### Given problem
Everything from the line containing "extrude(amount=-10)" to the line containing "if empty is", both lines included, must be copied exactly; nothing else should be.
───── Data block ─────
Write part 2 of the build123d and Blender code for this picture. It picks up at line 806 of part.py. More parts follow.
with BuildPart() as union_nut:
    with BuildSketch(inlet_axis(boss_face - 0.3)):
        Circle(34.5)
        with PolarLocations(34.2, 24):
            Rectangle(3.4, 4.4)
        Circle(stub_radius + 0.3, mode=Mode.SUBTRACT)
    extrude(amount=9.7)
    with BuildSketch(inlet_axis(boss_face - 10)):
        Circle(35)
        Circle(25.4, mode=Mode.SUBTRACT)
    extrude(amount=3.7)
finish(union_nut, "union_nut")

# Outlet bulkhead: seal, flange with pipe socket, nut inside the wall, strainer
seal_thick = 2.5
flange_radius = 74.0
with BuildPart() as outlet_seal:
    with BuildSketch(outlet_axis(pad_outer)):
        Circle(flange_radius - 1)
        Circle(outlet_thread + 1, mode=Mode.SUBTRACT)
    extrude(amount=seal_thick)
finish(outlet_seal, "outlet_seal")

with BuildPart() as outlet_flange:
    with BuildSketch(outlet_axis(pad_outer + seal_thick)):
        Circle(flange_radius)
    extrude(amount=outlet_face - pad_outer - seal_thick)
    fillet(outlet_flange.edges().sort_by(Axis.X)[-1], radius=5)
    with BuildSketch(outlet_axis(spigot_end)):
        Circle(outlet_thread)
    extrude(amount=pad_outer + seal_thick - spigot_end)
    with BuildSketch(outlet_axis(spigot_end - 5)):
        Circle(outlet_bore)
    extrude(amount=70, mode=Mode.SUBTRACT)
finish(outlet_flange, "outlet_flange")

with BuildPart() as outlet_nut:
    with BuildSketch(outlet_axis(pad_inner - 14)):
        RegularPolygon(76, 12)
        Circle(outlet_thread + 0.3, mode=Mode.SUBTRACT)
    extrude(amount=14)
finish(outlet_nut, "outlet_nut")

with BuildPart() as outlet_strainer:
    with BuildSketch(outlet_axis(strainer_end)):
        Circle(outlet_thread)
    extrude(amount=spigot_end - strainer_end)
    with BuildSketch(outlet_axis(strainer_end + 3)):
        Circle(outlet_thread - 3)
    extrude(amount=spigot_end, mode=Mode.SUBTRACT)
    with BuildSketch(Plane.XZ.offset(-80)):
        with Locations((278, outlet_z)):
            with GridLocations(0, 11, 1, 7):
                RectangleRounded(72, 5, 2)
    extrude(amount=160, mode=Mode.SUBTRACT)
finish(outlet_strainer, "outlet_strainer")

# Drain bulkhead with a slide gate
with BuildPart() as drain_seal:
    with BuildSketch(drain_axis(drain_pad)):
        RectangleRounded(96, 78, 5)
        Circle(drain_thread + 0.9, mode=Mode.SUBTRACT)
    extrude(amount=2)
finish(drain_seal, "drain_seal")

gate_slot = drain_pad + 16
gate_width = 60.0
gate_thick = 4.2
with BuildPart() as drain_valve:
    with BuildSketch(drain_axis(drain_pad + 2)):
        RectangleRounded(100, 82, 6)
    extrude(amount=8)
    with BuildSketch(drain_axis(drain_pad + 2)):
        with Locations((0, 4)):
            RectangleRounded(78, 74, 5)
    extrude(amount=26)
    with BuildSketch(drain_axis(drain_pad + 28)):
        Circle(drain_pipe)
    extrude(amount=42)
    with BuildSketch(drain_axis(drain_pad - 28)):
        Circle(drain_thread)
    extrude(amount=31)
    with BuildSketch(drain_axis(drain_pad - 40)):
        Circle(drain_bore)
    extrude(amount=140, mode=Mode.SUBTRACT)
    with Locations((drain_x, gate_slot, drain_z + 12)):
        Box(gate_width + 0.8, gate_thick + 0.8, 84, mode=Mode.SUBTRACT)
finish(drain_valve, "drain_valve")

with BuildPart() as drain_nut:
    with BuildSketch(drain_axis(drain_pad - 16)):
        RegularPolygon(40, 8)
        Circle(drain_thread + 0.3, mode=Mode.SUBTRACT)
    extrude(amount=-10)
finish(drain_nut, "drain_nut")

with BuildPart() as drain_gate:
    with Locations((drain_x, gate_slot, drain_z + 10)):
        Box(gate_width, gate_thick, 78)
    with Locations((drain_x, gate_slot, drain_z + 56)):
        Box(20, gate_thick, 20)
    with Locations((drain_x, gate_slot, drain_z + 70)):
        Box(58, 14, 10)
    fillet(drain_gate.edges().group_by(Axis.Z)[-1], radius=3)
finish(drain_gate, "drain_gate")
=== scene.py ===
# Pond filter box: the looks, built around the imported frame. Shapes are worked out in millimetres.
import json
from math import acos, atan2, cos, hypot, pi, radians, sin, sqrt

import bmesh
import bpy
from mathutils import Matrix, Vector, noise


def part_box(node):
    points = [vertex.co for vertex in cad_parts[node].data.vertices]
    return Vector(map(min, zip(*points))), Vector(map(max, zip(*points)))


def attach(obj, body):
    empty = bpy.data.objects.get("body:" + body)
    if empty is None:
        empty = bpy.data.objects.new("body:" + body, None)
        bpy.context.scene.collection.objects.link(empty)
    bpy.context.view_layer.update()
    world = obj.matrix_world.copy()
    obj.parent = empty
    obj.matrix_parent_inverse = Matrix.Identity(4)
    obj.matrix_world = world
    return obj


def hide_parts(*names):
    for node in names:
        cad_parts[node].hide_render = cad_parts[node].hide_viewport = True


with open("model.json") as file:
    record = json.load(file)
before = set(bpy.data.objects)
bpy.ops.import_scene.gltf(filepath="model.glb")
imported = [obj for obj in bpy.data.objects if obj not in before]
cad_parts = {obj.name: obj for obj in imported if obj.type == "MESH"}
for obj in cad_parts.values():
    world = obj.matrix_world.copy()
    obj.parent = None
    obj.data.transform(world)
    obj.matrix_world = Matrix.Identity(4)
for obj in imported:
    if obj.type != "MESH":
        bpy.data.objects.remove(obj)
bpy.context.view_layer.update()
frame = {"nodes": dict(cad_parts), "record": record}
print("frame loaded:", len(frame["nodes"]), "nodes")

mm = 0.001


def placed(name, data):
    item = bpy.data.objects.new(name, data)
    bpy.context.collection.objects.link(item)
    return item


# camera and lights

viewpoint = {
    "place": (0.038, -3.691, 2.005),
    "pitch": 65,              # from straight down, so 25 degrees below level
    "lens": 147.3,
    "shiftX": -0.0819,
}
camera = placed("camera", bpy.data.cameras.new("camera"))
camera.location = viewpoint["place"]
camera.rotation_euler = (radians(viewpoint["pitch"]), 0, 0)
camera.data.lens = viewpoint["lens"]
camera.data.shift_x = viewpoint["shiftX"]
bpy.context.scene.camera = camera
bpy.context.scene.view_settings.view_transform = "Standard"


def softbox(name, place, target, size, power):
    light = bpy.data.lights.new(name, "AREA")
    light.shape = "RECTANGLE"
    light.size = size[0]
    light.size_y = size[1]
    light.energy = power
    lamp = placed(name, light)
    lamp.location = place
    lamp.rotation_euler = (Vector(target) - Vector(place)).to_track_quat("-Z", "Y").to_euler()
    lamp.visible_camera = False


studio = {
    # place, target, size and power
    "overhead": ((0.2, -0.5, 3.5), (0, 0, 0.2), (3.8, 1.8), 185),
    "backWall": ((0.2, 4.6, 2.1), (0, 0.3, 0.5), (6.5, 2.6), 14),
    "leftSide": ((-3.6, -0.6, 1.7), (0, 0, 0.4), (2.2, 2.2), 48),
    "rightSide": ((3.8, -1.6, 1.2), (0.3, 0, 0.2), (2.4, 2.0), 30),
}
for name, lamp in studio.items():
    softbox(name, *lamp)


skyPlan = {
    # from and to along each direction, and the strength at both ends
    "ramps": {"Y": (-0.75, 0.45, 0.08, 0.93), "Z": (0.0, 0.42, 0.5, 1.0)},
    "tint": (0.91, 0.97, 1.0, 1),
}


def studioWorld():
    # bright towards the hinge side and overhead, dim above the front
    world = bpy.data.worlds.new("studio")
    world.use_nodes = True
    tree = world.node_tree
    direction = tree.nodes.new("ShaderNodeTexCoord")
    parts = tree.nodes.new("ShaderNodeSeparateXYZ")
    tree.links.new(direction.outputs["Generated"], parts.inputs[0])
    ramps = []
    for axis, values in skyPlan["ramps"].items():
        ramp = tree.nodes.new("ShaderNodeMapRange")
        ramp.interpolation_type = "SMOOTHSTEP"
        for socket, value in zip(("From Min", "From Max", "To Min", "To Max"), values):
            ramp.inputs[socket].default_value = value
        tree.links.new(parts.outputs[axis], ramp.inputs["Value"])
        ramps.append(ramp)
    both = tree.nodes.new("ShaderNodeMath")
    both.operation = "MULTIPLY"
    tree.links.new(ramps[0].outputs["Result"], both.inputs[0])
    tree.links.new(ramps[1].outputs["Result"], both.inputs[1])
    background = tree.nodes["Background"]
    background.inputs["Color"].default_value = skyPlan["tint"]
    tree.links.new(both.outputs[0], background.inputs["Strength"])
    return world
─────
### Complete response
    extrude(amount=-10)
finish(drain_nut, "drain_nut")

with BuildPart() as drain_gate:
    with Locations((drain_x, gate_slot, drain_z + 10)):
        Box(gate_width, gate_thick, 78)
    with Locations((drain_x, gate_slot, drain_z + 56)):
        Box(20, gate_thick, 20)
    with Locations((drain_x, gate_slot, drain_z + 70)):
        Box(58, 14, 10)
    fillet(drain_gate.edges().group_by(Axis.Z)[-1], radius=3)
finish(drain_gate, "drain_gate")
=== scene.py ===
# Pond filter box: the looks, built around the imported frame. Shapes are worked out in millimetres.
import json
from math import acos, atan2, cos, hypot, pi, radians, sin, sqrt

import bmesh
import bpy
from mathutils import Matrix, Vector, noise


def part_box(node):
    points = [vertex.co for vertex in cad_parts[node].data.vertices]
    return Vector(map(min, zip(*points))), Vector(map(max, zip(*points)))


def attach(obj, body):
    empty = bpy.data.objects.get("body:" + body)
    if empty is None:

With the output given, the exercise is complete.